INSTRUCTIONS TO FOLLOW
Beginning with the first line of the data below, extract each line up to and including the one containing "the two twisted". Copy them exactly and add nothing.

START

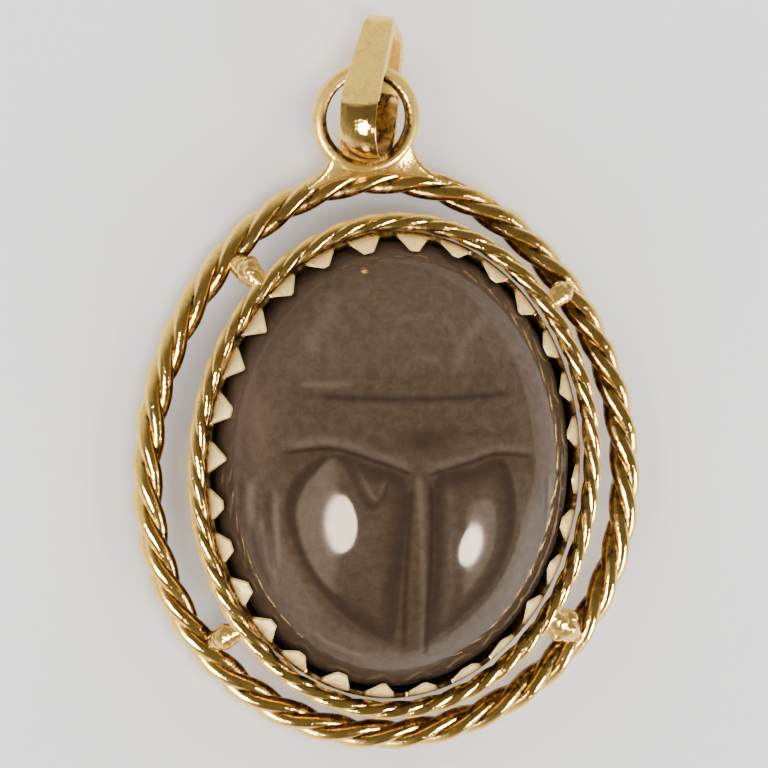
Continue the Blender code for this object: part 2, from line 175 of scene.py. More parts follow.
class WireSettings(bpy.types.PropertyGroup):
    """Twist and run of the two twisted wires."""

    strands: IntProperty(name="Strands", description="Strands in each twisted wire", default=3)
    inner_crossings: IntProperty(name="Inner crossings", description="Strand crossings round the inner wire",
                                 default=45)
    outer_crossings: IntProperty(name="Outer crossings", description="Strand crossings round the outer wire",
                                 default=39)
    strand: FloatProperty(name="Strand", description="A strand's radius as a share of the wire's thickness",
                          default=0.31)
    flatness: FloatProperty(name="Flatness", description="How much the outer wire is rolled flat", default=1.42)
    half_width: FloatProperty(name="Half width", description="Half width of the outer wire's middle line",
                              default=10.47 * MM, unit="LENGTH")
    half_length: FloatProperty(name="Half length", description="Half length of the outer wire's middle line",
                               default=11.93 * MM, unit="LENGTH")
    narrowing: FloatProperty(name="Narrowing", description="How much the outer wire narrows to the ring",
                             default=0.07)
    lean: FloatProperty(name="Lean", description="How far the outer wire leans to the side", default=-0.033)
    shift: FloatVectorProperty(name="Shift", description="Centre of the outer wire", size=2, unit="LENGTH",
                               default=(-0.02 * MM, 0.2 * MM))


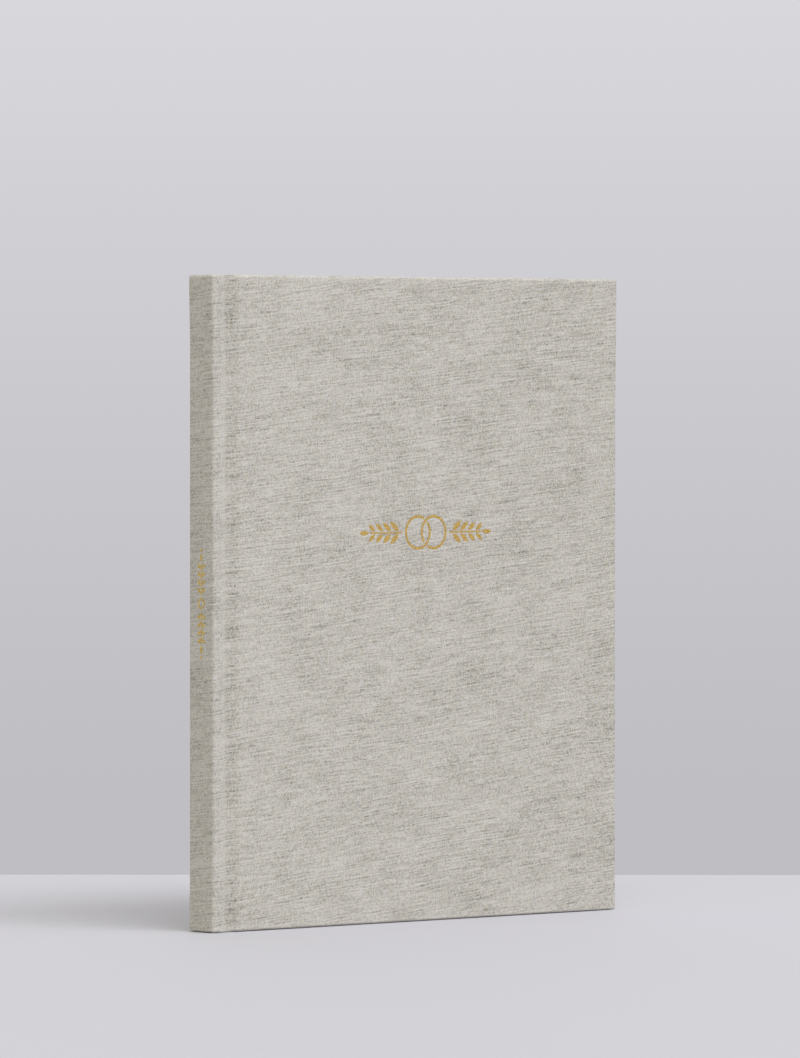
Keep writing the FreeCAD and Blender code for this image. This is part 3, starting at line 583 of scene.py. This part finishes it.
def cover_skin(name, side, foil=None):
    ds = lines((2.2, 15.1, 0.3), (15.1, W - 4.0, 1.15), (W - 4.0, W - RC, 0.7))
    patch = None
    if foil:
        lo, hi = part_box(foil)
        patch = (lo.x * 1000 + W / 2 - 0.8, hi.x * 1000 + W / 2 + 0.8, lo.z * 1000 - 0.8, hi.z * 1000 + 0.8, 6)
    pts, faces, idx = refined_grid(ds, ZS, patch)
    arc = np.concatenate([[0], np.cumsum(np.hypot(np.diff(ds), np.diff(outer(ds)[0])))]) + 2.2 + 7.1
    d, z = pts[:, 0], pts[:, 1]
    t, slope = outer(d)
    u = np.interp(d, ds, arc)
    rel = relief(u, z, 3.0 * side + 20)
    fade = smooth01((d - 2.2) / 3.0)
    sink = np.zeros(len(d))
    if foil:
        near = foil_distance(foil)
        lo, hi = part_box(foil)
        face_y = (lo.y if side < 0 else hi.y)
        sel = (d > patch[0] - 2) & (d < patch[1] + 2) & (z > patch[2] - 2) & (z < patch[3] + 2)
        world = np.column_stack([(d[sel] - W / 2) * MM, np.full(sel.sum(), face_y), z[sel] * MM])
        dist = near(world, 0.004)
        sink[sel] = 0.09 * (1 - smooth01((dist - 0.10) / 0.32))
        calm = np.ones(len(d))
        calm[sel] = smooth01((dist - 0.5) / 3.0)
        rel = rel * calm
    rel = np.minimum(rel, 0.0) + np.maximum(rel, 0) * 0.6
    t_face = t + (rel - 0.012) * fade - sink
    sprung = 1.0 if side < 0 else 0.0
    V = [np.column_stack([d - flare(d, z) + sprung * spring(d, z), t_face, z])]
    U = [np.column_stack([side * u, z, 0 * z])]
    # the chain round the three free edges
    chain = []
    n, m = len(ds) - 1, len(ZS) - 1
    for i in range(n + 1):
        chain.append((idx[i, 0], ds[i], ZS[0], 0.0, -1.0, "z"))
    for a in (22.5, 45, 67.5):
        a = math.radians(a - 90)
        chain.append((idx[n, 0], ds[n], ZS[0], math.cos(a), math.sin(a), "c"))
    for j in range(m + 1):
        chain.append((idx[n, j], ds[n], ZS[j], 1.0, 0.0, "d"))
    for a in (22.5, 45, 67.5):
        a = math.radians(a)
        chain.append((idx[n, m], ds[n], ZS[m], math.cos(a), math.sin(a), "c"))
    for i in range(n, -1, -1):
        chain.append((idx[i, m], ds[i], ZS[m], 0.0, 1.0, "z"))
    first = np.array([c[0] for c in chain])
    cd = np.array([c[1] for c in chain]); cz = np.array([c[2] for c in chain])
    dx = np.array([c[3] for c in chain]); dz = np.array([c[4] for c in chain])
    kind = np.array([c[5] for c in chain])
    ct, cs = outer(cd)
    T = thickness(cd)
    nd, nt = -cs / np.hypot(cs, 1), 1 / np.hypot(cs, 1)
    cu = np.interp(cd, ds, arc)
    base = t_face[first] - ct
    prev = first
    count = len(d)
    for k, (o, dp, ln) in enumerate(edge_profile(T)[1:], 1):
        inner = o < 0
        pd = cd + np.where(inner, 0, o * dx) - nd * dp
        lift = 0.27 * np.clip(1 - dp / T, 0, 1) * smooth01(o / RC) * (dz < 0) * -dz
        pz = cz + o * dz + lift
        pt = ct - nt * dp + base * np.clip(1 - dp / 0.8, 0, 1)
        pd = np.where(inner & (kind != "z"), W - RC + o, pd)
        pd = np.where(inner & (kind == "z"), np.minimum(pd, W - RC + o), pd)
        corner_z = np.where(cz < H / 2, RC - o, H - RC + o)
        pz = np.where(inner & (kind == "c"), corner_z, pz)
        pz = np.where(inner & (kind == "d"), np.clip(cz, RC - o, H - RC + o), pz)
        V.append(np.column_stack([pd + (sprung * spring(cd, cz) - flare(cd, cz)) * np.clip(1 - dp / 1.6, 0, 1), pt, pz]))
        U.append(np.column_stack([side * (cu + ln * dx), cz + ln * dz, 0 * cz]))
        ring = np.arange(count, count + len(chain))
        count += len(chain)
        for a in range(len(chain) - 1):
            q = (int(prev[a]), int(prev[a + 1]), int(ring[a + 1]), int(ring[a]))
            faces.append(tuple(reversed(q)) if True else q)
        prev = ring
    faces = [f for f in (tuple(dict.fromkeys(f)) for f in faces) if len(f) > 2]
    V, U = np.vstack(V), np.vstack(U)
    ob = build(name, place(V, side), faces, cloth, {"cloth_uv": U}, outward=(0, side, 0))
    return ob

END

WORKED SOLUTION
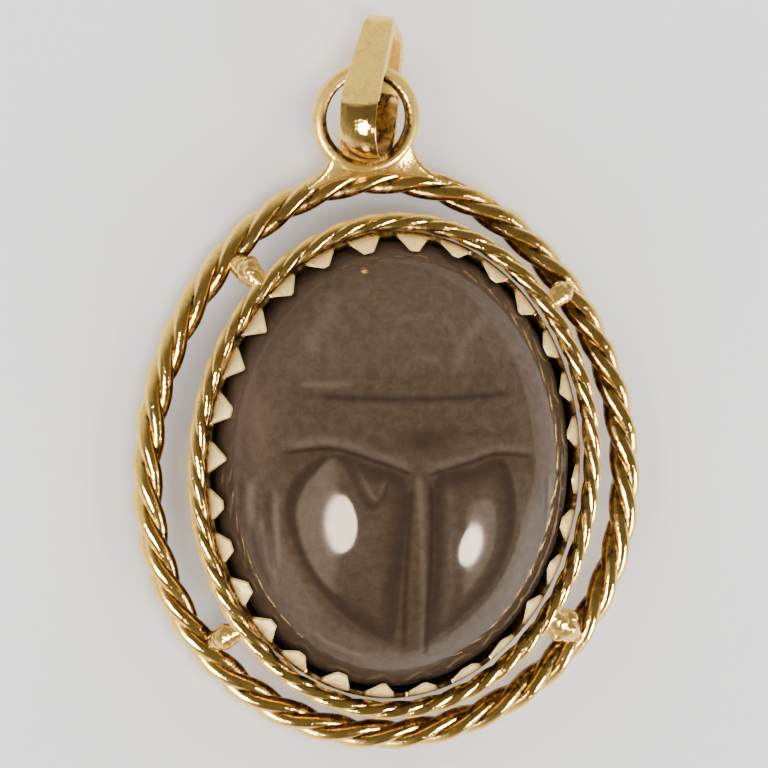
Continue the Blender code for this object: part 2, from line 175 of scene.py. More parts follow.
class WireSettings(bpy.types.PropertyGroup):
    """Twist and run of the two twisted wires."""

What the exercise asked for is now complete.